How Small Businesses Can Benefit from IoT Technology

A small gym could introduce connected fitness bands that offer a subscription-based premium level of health data and interaction with trainer staff.
- There’s a myth that big technology initiatives need to be championed by big enterprises. Don’t buy into that narrative.
For every Space X that spends hundreds of millions of dollars to develop a rocket that returns to earth and lands vertically so it can be used again, there are a hundred women’s clothing shops that implement smart mirrors in the dressing room or bodegas that install smartphone-powered self-checkouts.
Not just for big companies
That means the Internet of Things isn’t just for large companies with the budget to experiment with bleeding edge automation. In fact, some variation on the IoT is no doubt perfect for almost every small business, since the whole goal of IoT is to improve efficiency, lower costs, and streamline workflow.
If you lead a small business, you don’t need to think about paradigm-changing, expansive technological rollouts. Instead, you should adopt the flavor and scale of IoT that promises to solve one of your known and well-understood business problem, at a cost that makes sense to you.
You can start small
Since there’s a tendency to think that if you’re not thinking big, you’re doing it wrong, it can pay to deliberately think small – at least for starters – when considering how the IoT can help your business. In an understaffed office, for example, something as simple as an AI-powered personal assistant that can control devices, take notes and deliver reminders, and provide information instantly could be a godsend. You can also implement a smart security system, connected door locks, smart kitchen appliances, and IoT-enabled climate control to automate all the things that take previous time away from your office manager’s day.
Or consider the way a winery in Napa Valley now uses smart weather sensors to automate irrigation for its grapes. In Massachusetts, a fishing business is employing a simple network of cameras and sensors on their boat to be automatically informed when they needed to file certain kinds of compliance paperwork. And a boutique metalwork shop in New Jersey has instrumented its safety gear – like fire extinguishers, eye baths, and oxygen masks – so shop managers know everything is properly located, maintained, and kept current. That’s a dual win, both for employee safety and for Federal compliance.
Examples abound
These are all examples of how the IoT can improve your business’s existing processes – but the IoT can be monetized on its own as well by finding an IoT solution that’s an organic extension of your business’s core mission. For example, a waste management company could leverage smart trashcans – receptacles that have sensors and can “phone home” when full – to contract with municipalities to manage, maintain, and empty these cans around town. Not only is it a great evolution of the sanitation business, but it’s a net win for the city as well. Or consider the case of a small gym that might introduce connected fitness bands that offer a subscription-based premium level of health data and interaction with trainer staff.
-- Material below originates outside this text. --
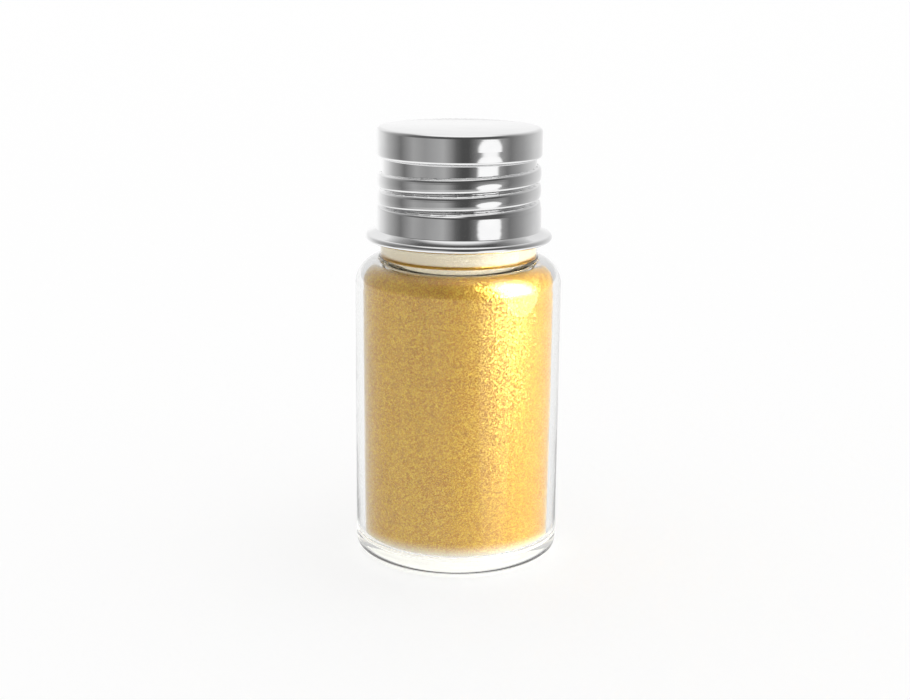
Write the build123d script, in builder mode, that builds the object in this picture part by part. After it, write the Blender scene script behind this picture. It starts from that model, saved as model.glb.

If you want to explore ways the IoT can help grow and improve your small business, be sure to create a roadmap that lays out an affordable, sustainable, and scalable plan. Involve not just your IT department, but employees who will interact with the IoT who have insights on how the plan can be improved. And again, set your sights on something that’s achievable in the short term – not a 5-year plan that will take you into the next Presidential administration before you start to see any benefits.
And like the sanitation company or gym, keep an eye out for scenarios in which you can not just streamline your internal processes, but monetize your new technology to your existing or new clients. There are a wealth of ways to do this, from offering subscriptions to IoT-managed services to delivering outcome-based performance that’s monitored by sensors in the products you deploy int the field to customers – to selling the data itself, if the information that your network captures is valuable enough. Regardless of the path you choose, this is a superb time to differentiate your business with an IoT application.